¡BIP!¡BIP! Suenan al pasar por el detector los productos que la cajera, joven, de alguna parte de Suramérica, mueve con aire autómata. Un bote de laca, un tarro de garbanzos… Al otro lado, Ascensión los recoge con desdén, casi con repugnancia. Ante el hecho de que no queden bolsas aprovecha para sentirse desgraciada y, de paso, cagarse en la cajera, que ajena a la carencia sigue con la suela de sus zuecos la canción que suena por el hilo musical del establecimiento.
-No quedan bolsas, joder- arroja contra la chica, quien impasible mascando chicle solventa el problema.
Así, Ascensión convierte la ocasión de entablar una conversación superficial con una persona cualquiera en otra de las razones que vienen a reforzar su convicción de que es eso, una desgraciada.
A menudo confunde el pesimismo con el realismo y, a pesar de sentirse desdichada y obviada, asegura que todo y todos están en su contra, en una especie de confabulación masiva. Se irrita ante la gente que anda por la vida con alegría “por que sí” y encuentra que hay motivos de sobra para enlatarse en un letargo de amargura continuo, pero sin ese toque romántico que caracteriza a los estados de tristeza.
De camino a su casa maldice a tres o cuatro personas más por motivos que siempre encuentra, y en el metro, los en cuerpo presente viajeros seguramente le aparten la mirada.
Al llegar, como cada día, prepara un austero plato de comida que siempre queda muy solo o muy salado, descargando después su ira a mamporrazos contra el salero. Vive sola, sin lamentarlo, y rodeada de vecinos a los que previsiblemente detesta.

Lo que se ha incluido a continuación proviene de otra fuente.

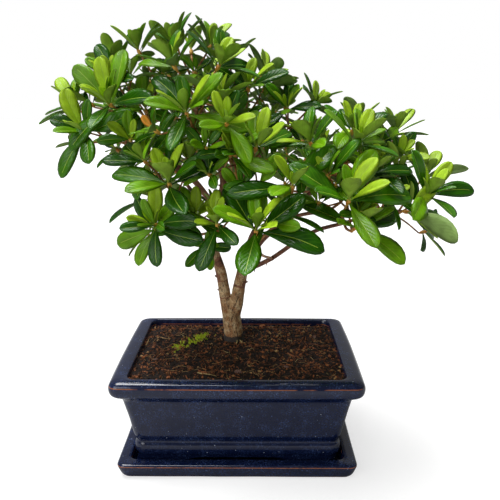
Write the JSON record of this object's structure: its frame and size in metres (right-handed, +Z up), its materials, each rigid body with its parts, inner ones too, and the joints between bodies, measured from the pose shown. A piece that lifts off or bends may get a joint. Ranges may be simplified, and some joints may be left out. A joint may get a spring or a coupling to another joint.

Ascensión, amén de su mala memoria, no recuerda los motivos que tiempo atrás seguramente justificaran un cabreo semejante. Pero han pasado lustros y ella sigue enfadada: con todos, consigo.
Quizás, ella pertenezca sin saberlo a esa especie de personas a las que les gusta regocijarse en su pena y escuchar su propio lamento, sin querer ver que esas penas, la mayoría de veces, tienen las dimensiones deseadas.
Se va a la cama sin pensar que mañana será otro día, sino que hoy fue uno más.
Ni si quiera ella, que suele aguardar con paciencia las desavenencias del destino, imagina que éste le depara la más grotesca de ellas.
“Lo siento, doña Ascensión, me temo que no podemos hacer nada” Indicará un doctor de bata blanca y zuecos verdes unas semanas después, blandiendo en el aire una placa que ilustrará la terrible noticia: una carcajada de la vida en sus narices, un tren desbocado que encuentra las traviesas levantadas, una “putada” según el testimonio –curiosamente risueño- de la misma Ascensión.
Por una parálisis de los músculos mímicos, y posterior calcificación de sus tendones - dirá el médico esto o algo parecido -ha perdido toda la movilidad de los mismos en las hemicaras inferiores. No hay nada que hacer.
Imagina ahora el cuerpo exánime de Ascensión luciendo, a punto de ser incinerado, las llamas lamiendo sus pies, la más amplia de sus sonrisas.
Así será como, concretamente, dentro de dos meses y cinco días, y de puro jodida, Ascensión morirá sonriendo.